Outside analyses also support the basic comparison Warren is making, even if her wording is political. The Committee for a Responsible Federal Budget estimated that a one-year extension of the enhanced ACA subsidies would cost about $30 billion, while the Congressional Budget Office estimated a permanent extension would increase insurance coverage by 3.8 million people in 2035. That means Warren’s broader point — that tens of billions of dollars in war spending could instead finance coverage help for millions — is grounded in the range of public estimates now circulating in Washington.

Warren has been pressing the argument more aggressively as the Iran conflict expands and Democrats try to connect foreign policy costs to domestic pain. In another recent post, she said Trump “won’t spare a cent” for Americans at risk of losing health care but is willing to spend heavily on war. The fight is landing at a moment when ACA enrollment is already under pressure: Reuters reported this week that Centene, one of the country’s largest marketplace insurers, is seeing membership declines tied in part to the expiration of the enhanced subsidies.

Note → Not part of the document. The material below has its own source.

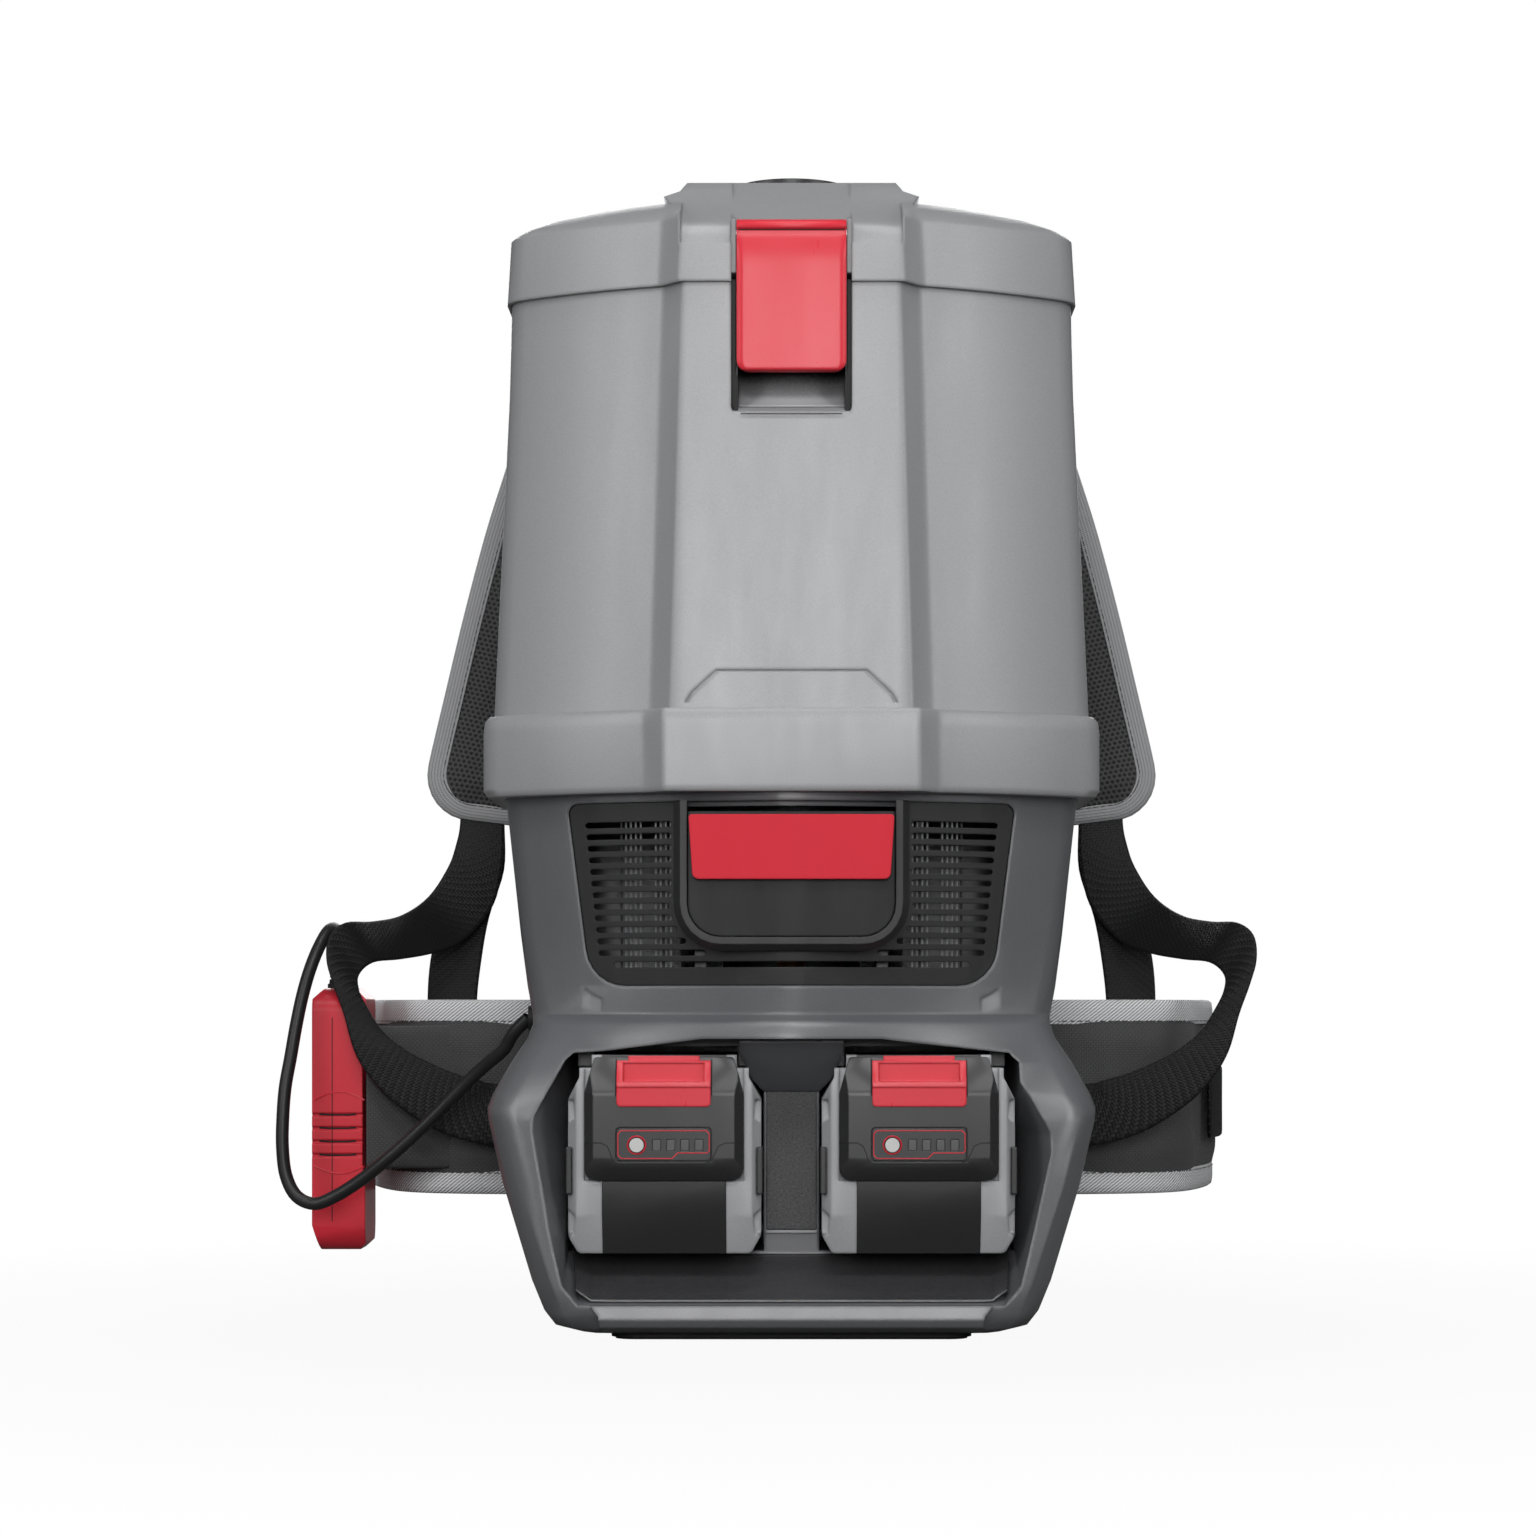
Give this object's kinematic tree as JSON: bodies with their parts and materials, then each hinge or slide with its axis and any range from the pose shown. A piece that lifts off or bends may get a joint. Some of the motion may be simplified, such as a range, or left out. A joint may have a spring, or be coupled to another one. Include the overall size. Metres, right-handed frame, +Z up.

Politically, the message is simple and built for a campaign year: Democrats want voters to see the Iran war not only as a foreign policy decision, but as a budget choice with consequences at home. Warren is trying to turn that contrast into a blunt line of attack — that Washington can always find money for bombs, but keeps saying no when the issue is Americans’ health coverage. With the administration’s war costs already climbing and another funding request potentially on the way, that argument is likely to get louder.